Joe Thuney: Entering GOAT Territory
The conversation inevitably shifted to the trenches. Williams didn’t mince words when discussing left guard Joe Thuney. In the young quarterback’s eyes, the 33-year-old veteran has securely entered the Greatest Of All Time conversation for interior linemen.
Look at the resume. Thuney owns four Super Bowl rings. He just snagged the NFL’s inaugural Protector of the Year award. He anchors the line, elevates everyone in the huddle, and stonewalls defensive tackles in the postseason. If Thuney helps bring the Lombardi Trophy back to the Windy City, his bust in Canton is basically pre-sculpted. Oh, and the two share a November 18 birthday. Some things are just written in the stars.
Ice in the Veins: The Cole Kmet Lob
The absolute peak of the sit-down arrived when Williams broke down the film of his season-defining throw. Fast forward to the Divisional Round against the Rams. The pocket collapses. Los Angeles locks down the secondary. The play is dead on arrival. On the sideline, Ben Johnson literally drops his head in disgust.

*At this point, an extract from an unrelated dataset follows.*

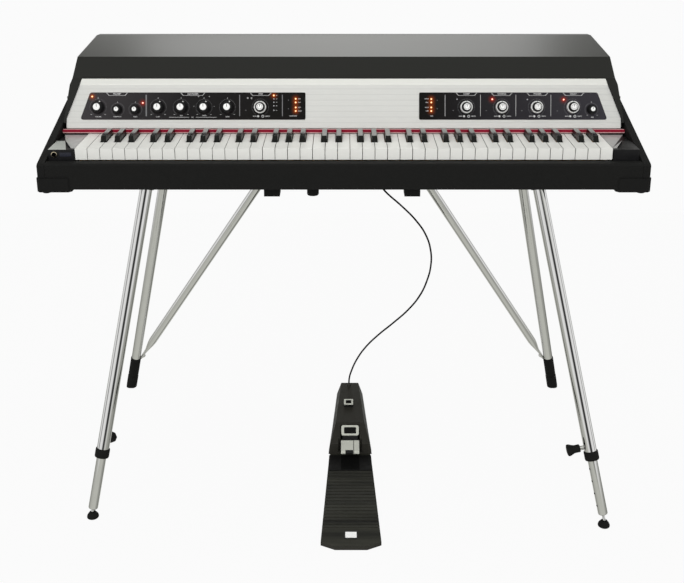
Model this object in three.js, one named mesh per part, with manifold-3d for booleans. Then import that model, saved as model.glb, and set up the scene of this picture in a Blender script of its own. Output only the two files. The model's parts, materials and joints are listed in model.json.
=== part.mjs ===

Then, the Iceman took over.
Williams recognized the glaring physical mismatch: 6-foot-6 tight end Cole Kmet isolated on 5-foot-11 defensive back Cobie Durant. He didn’t panic. He simply bought a fraction of a second and lofted a flawless back-corner fade. The ball left his hand, and he immediately knew it was a touchdown, forcing overtime and sending Soldier Field into absolute hysterics.
The craziest part? He explained the throw like he was ordering a cup of coffee. No arrogance, just cold calculation.

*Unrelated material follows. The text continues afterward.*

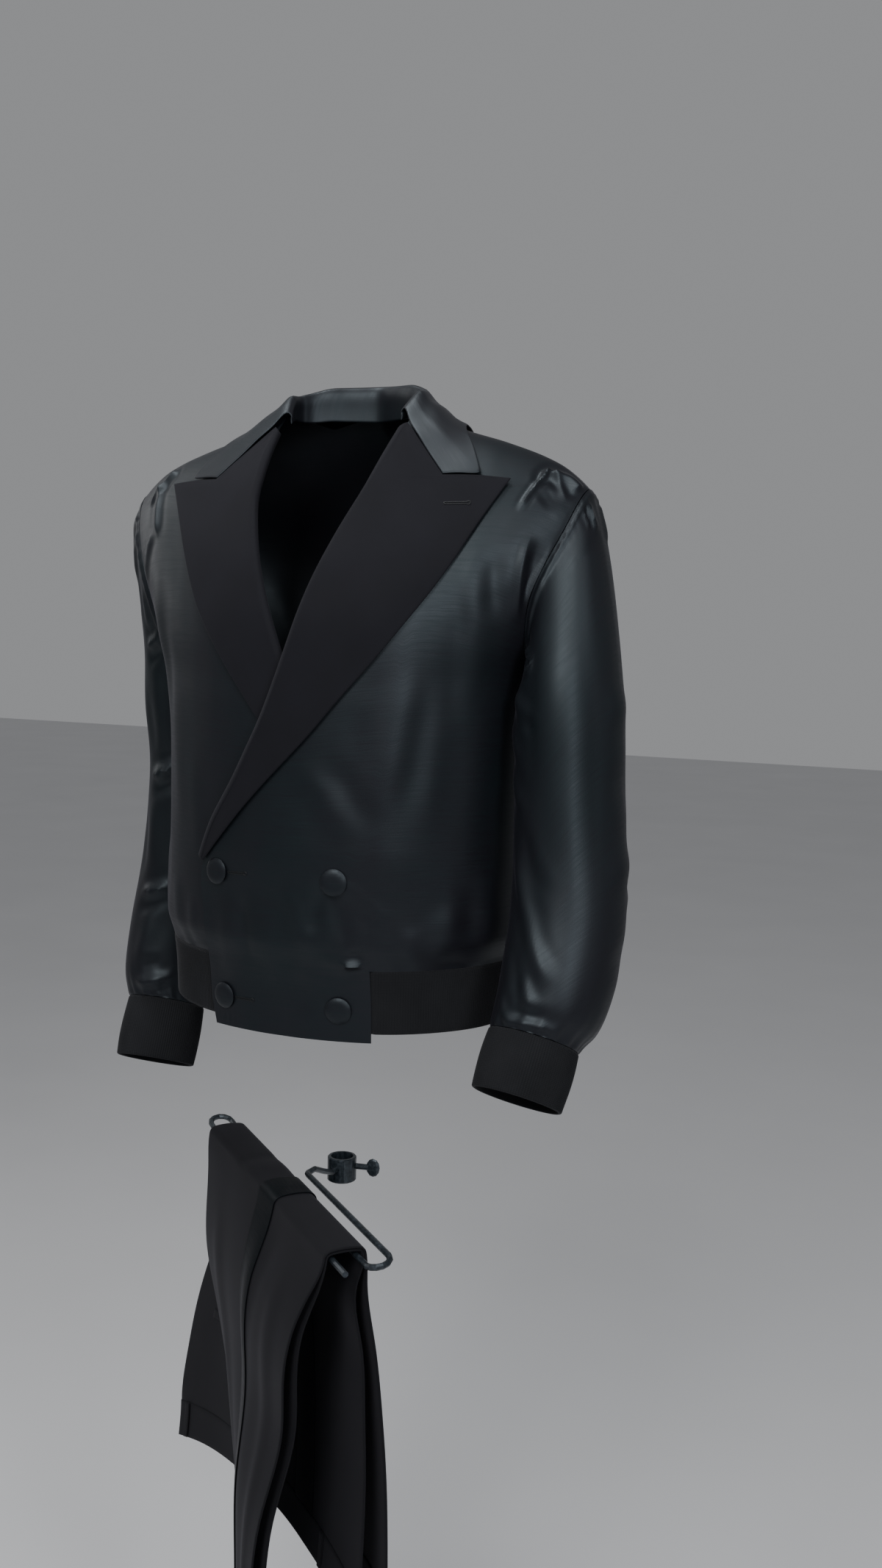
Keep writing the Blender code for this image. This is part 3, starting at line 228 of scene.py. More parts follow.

Playoff Implications / What’s Next
This podcast appearance pours gasoline on the hottest rumor of the 2026 offseason: Maxx Crosby to Chicago. The Raiders edge rusher has reportedly grown frustrated in Vegas, and the Bears possess a glaring need for an elite pass-rusher opposite Montez Sweat. General Manager Ryan Poles has some salary cap gymnastics to perform, currently sitting roughly $5 million over the limit, but restructuring contracts or cutting a veteran to land a top-five defensive player is a no-brainer.
Williams and Crosby already sound like teammates. If Poles can orchestrate a blockbuster trade in the coming weeks, the Bears instantly morph from a feel-good playoff story into the undisputed heavyweights of the NFC.